As mentioned above, three infill wells were drilled in late 2007 and early 2008. The wells encountered a total of more than 196 ft (60 m) of sands with high oil saturations. The fourth well will be drilled in late 2008. These results show that even in a field with almost 60 years of production, significant additional sands with high oil saturations can be found. These wells will be brought onstream in the third quarter of 2008.
In late 2007 and early 2008, the first projects to optimize production from this reservoir were performed. Production was optimized, wells exceeding the suggested gas/oil ratio limit were shut-in, and water injection was improved.


Figure 2 shows the results of this field optimization, the highest oil production in more than 15 years has been achieved and the oil production trend is still increasing.

Increased liquid production leads to substantially more fluids that have to be transported to facilities, separated and injected.

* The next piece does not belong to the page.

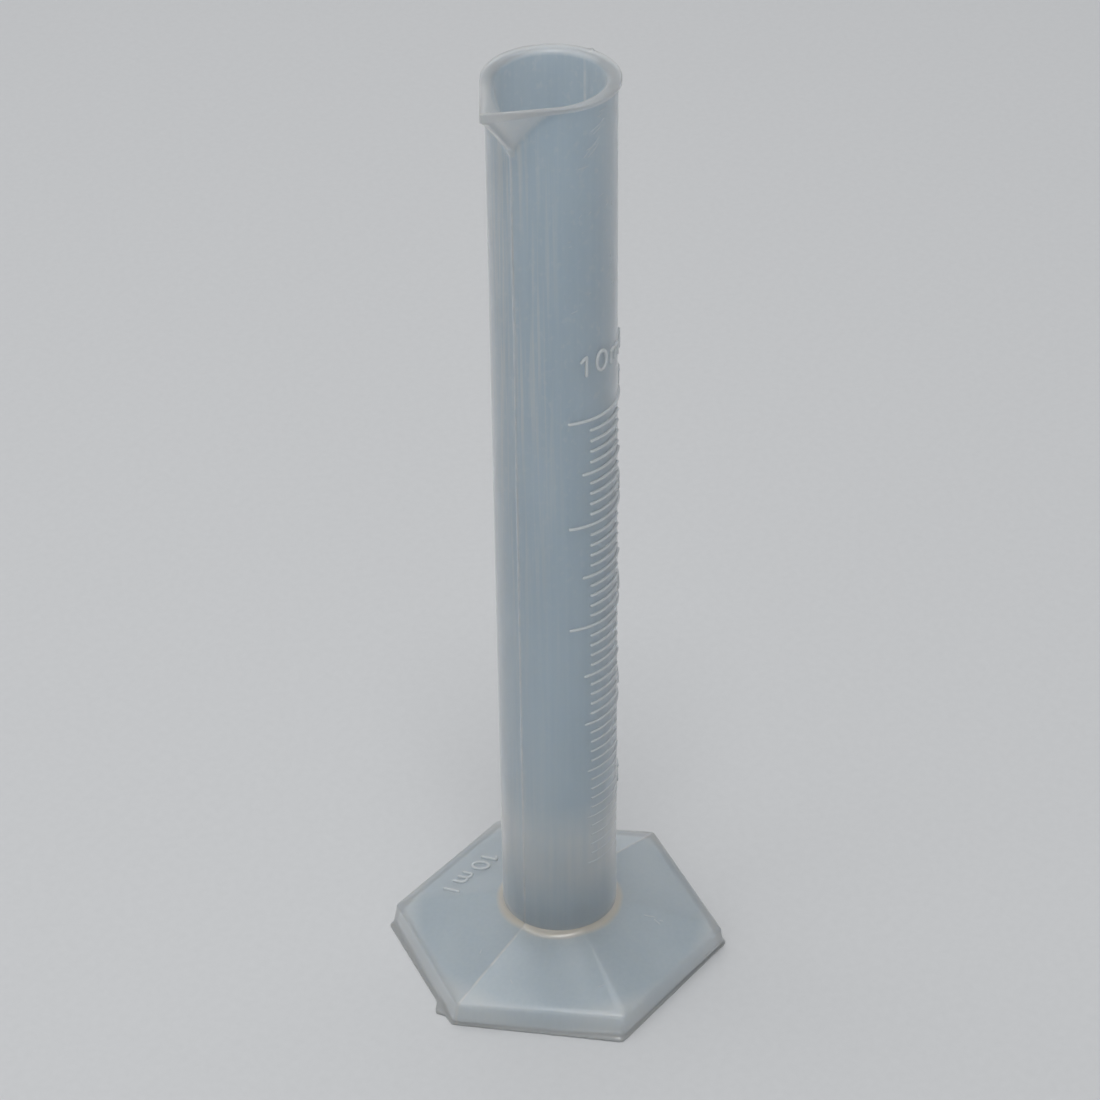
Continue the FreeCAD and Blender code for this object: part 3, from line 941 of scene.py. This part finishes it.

The surface facilities available have limited capacity. Also, the facilities were distributed over several places. Therefore, the decision was taken to completely renew the facilities to reduce OPEX and increase liquid production rates. Also, two additional injection wells are in the drilling sequence to optimize reservoir management. So far, quick wins were realized. It is expected that the full implementation will lead to substantial additional increase in oil production rate from this mature field.


Even after almost 60 years of production, significant optimization potential exists in the 16th Torton Horizon of the Matzen field. This potential was identified by an integrated study.
Using production forecasts including uncertainty, it could be shown that infill drilling opportunities with low risk exist. Three out of the four wells which were proposed have been drilled, all three were successful.


In addition, optimizing gas/oil ratio limits, water injection, and liquid production lead to significant increase in oil production. In combination with renewal of the facilities, further production increase is expected at reduced operating costs.